Piero della Francesca, Flagellation,c. 1465. Credit: GALLERIE NAZIONALE DELLE MARCHE, URBINO

Mention the interplay of art and science — or, more specifically, any instance of the influence of art on science — and perspective is likely to feature prominently. Discovered early in the fifteenth century by the great Florentine architect Filippo Brunelleschi, and first codified in writing by Leon Battista Alberti in his little book On Painting in 1435, perspective not only became the stock mode of representing any three-dimensional form in science and technology, but also played a key role in the development of projective geometry around 1600 and of descriptive geometry two centuries later.

For many artists, perspective assumed the status of a convenient technique — a routine geometrical-cum-optical trick to establish the illusion of a space behind the surface of a picture. But for a minority of theoretically inclined artists it acted as a research tool, through which the picture became an experimental field for the geometrical construction of illusions emulating the optical force of real space.

Projection of successive horizontal sections of a head on to picture plane, from Piero della Francesca's The Perspective of Painting. Credit: PARMA BIBLIOTECA PALATINA, MS 1576

Even more exceptionally, the mastery and use of optical rules could constitute an ethical imperative. The greatest of such artists was the Renaissance painter, Piero della Francesca. Even a quick inspection of his relatively small painting of the Flagellation will reveal the meticulous construction of an exceptionally deep platform, passing back from the zone in which three figures debate the nature of Christ's torment, as disclosed in the middle ground, to a distant piazza. Careful analysis reveals the extremes to which he went to comply with mathematical rigour. For example, the complex tile pattern within the loggia is projected with scrupulous precision, and is founded upon a series of related squares, the larger of which have side lengths equal to the diagonal of the smaller (i. e. √2).
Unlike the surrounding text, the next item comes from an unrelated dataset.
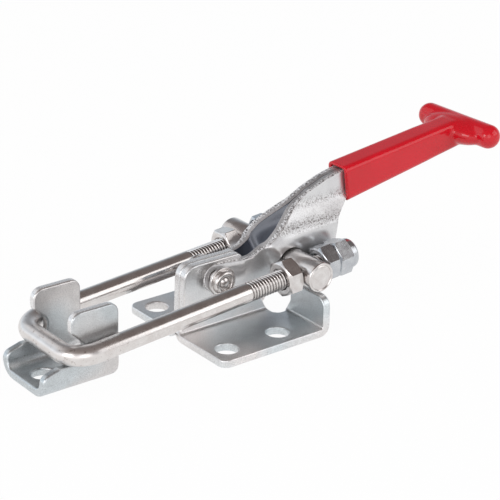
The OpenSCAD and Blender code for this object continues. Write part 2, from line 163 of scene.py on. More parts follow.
# Materials
class Nodes:
    """A short way to lay out the nodes of a tree."""

    def __init__(self, tree):
        self.tree = tree

    def add(self, kind, **settings):
        node = self.tree.nodes.new(kind)
        for key, value in settings.items():
            setattr(node, key, value)
        return node

    def link(self, value, socket):
        """Links an output to the socket, or sets the socket to a number."""
        if isinstance(value, (int, float)):
            socket.default_value = value
        else:
            self.tree.links.new(value, socket)

    def ramp(self, factor, stops):
        """A ramp of [place, colour] stops, where a number stands for a grey."""
        node = self.add("ShaderNodeValToRGB")
        elements = node.color_ramp.elements
        while len(elements) < len(stops):
            elements.new(0.5)
        for element, (at, colour) in zip(elements, stops):
            element.position = at
            element.color = (colour, colour, colour, 1) if isinstance(colour, float) else (*colour, 1)
        self.link(factor, node.inputs["Fac"])
        return node.outputs["Color"]

    def spread(self, factor, low, high, at_low=0.3, at_high=0.7):
        """Maps the factor from at_low and at_high to low and high."""
        node = self.add("ShaderNodeMapRange")
        node.inputs["From Min"].default_value = at_low
        node.inputs["From Max"].default_value = at_high
        node.inputs["To Min"].default_value = low
        node.inputs["To Max"].default_value = high
        self.link(factor, node.inputs["Value"])
        return node.outputs["Result"]

    def mix(self, factor, a, b, blend="MIX"):
        node = self.add("ShaderNodeMix", data_type="RGBA", blend_type=blend)
        self.link(factor, node.inputs[0])
        self.link(a, node.inputs[6])
        self.link(b, node.inputs[7])
        return node.outputs[2]

    def times(self, a, b):
        """One colour multiplied by another."""
        return self.mix(1.0, a, b, "MULTIPLY")

    def sums(self, operation, *values):
        node = self.add("ShaderNodeMath", operation=operation)
        for value, socket in zip(values, node.inputs):
            self.link(value, socket)
        return node.outputs[0]

    def split(self, vector):
        """The X, Y and Z outputs of a vector."""
        node = self.add("ShaderNodeSeparateXYZ")
        self.link(vector, node.inputs[0])
        return node.outputs

    def shaders(self, factor, a, b, surface):
        """Blends two shaders into the surface of an output node."""
        node = self.add("ShaderNodeMixShader")
        for value, socket in zip((factor, a, b), node.inputs):
            self.link(value, socket)
        self.link(node.outputs[0], surface)


class Finish(Nodes):
    """A material that is laid out on the object's own coordinates."""

    def __init__(self, name):
        self.material = bpy.data.materials.new(name)
        self.material.use_nodes = True
        super().__init__(self.material.node_tree)
        self.shader = self.tree.nodes["Principled BSDF"]
        self.at = self.add("ShaderNodeTexCoord").outputs["Object"]

    def noise(self, scale, detail=3.0, roughness=0.5, stretch=(1, 1, 1)):
        mapping = self.add("ShaderNodeMapping")
        mapping.inputs["Scale"].default_value = stretch
        self.link(self.at, mapping.inputs["Vector"])
        node = self.add("ShaderNodeTexNoise")
        node.inputs["Scale"].default_value = scale
        node.inputs["Detail"].default_value = detail
        node.inputs["Roughness"].default_value = roughness
        self.link(mapping.outputs["Vector"], node.inputs["Vector"])
        return node.outputs["Fac"]

    def bump(self, heights):
        """Chains bumps, given as (height, strength, distance)."""
        last = None
        for height, strength, distance in heights:
            node = self.add("ShaderNodeBump")
            self.link(strength, node.inputs["Strength"])
            node.inputs["Distance"].default_value = distance
            self.link(height, node.inputs["Height"])
            if last:
                self.link(last, node.inputs["Normal"])
            last = node.outputs["Normal"]
        self.link(last, self.shader.inputs["Normal"])

    def made(self, colour, metallic, roughness, heights):
        """Joins it all to the shader, and gives the material."""
        self.link(colour, self.shader.inputs["Base Color"])
        self.link(metallic, self.shader.inputs["Metallic"])
        self.link(roughness, self.shader.inputs["Roughness"])
        self.bump(heights)
        return self.material


def satin_zinc(name, low, high):
    """Satin zinc plating on pressed sheet, with a fine even grain."""
    m = Finish(name)
    grain = m.noise(3600, 3, 0.65)
    base = m.ramp(m.noise(300, 2), [(0.3, low), (0.7, high)])
    tint = m.ramp(m.noise(38, 1), [(0.44, (1.04, 1.01, 1.0)), (0.60, (0.89, 0.95, 0.98))])
    speck = m.ramp(grain, [(0.32, 0.72), (0.66, 1.14)])
    return m.made(
        m.times(m.times(base, tint), speck), 0.94, m.spread(grain, 0.27, 0.37),
        [(m.noise(70, 1), 0.12, 0.0004), (grain, 0.45, 0.00003)],
    )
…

Piero wrote books on practical mathematics with simple algebra, on the five regular polyhedra, and, unsurprisingly, on The Perspective of Painting. His treatise on perspective shows how to plot the outlines of forms systematically on to a foreshortened plane, and how to use the plan and elevation of solid bodies to project them point-by-point on to an intersecting plane from a fixed viewpoint. The illustrations below show the first and final stages in the plotting of points disposed in horizontal bands around a head. The final outline results from the coordination of points projected from sections and profile. We know that he followed such meticulous procedures in wall paintings, even when the effects would be so far away from the spectator that they could not be appreciated. Getting things right was integral to his contract with God's design of nature.

But, amid this extreme rationality, he was a painter of miracles, which lie outside optical logic. In the Flagellation the space occupied by Christ, and the section of ceiling above his column, are paradoxically flooded by a burst of light from a source within the architectural space. Only Christ is aware of this miraculous intrusion. It is the very logic of Piero's perspectival consistency that allows him to highlight the supra-normal power of the divine.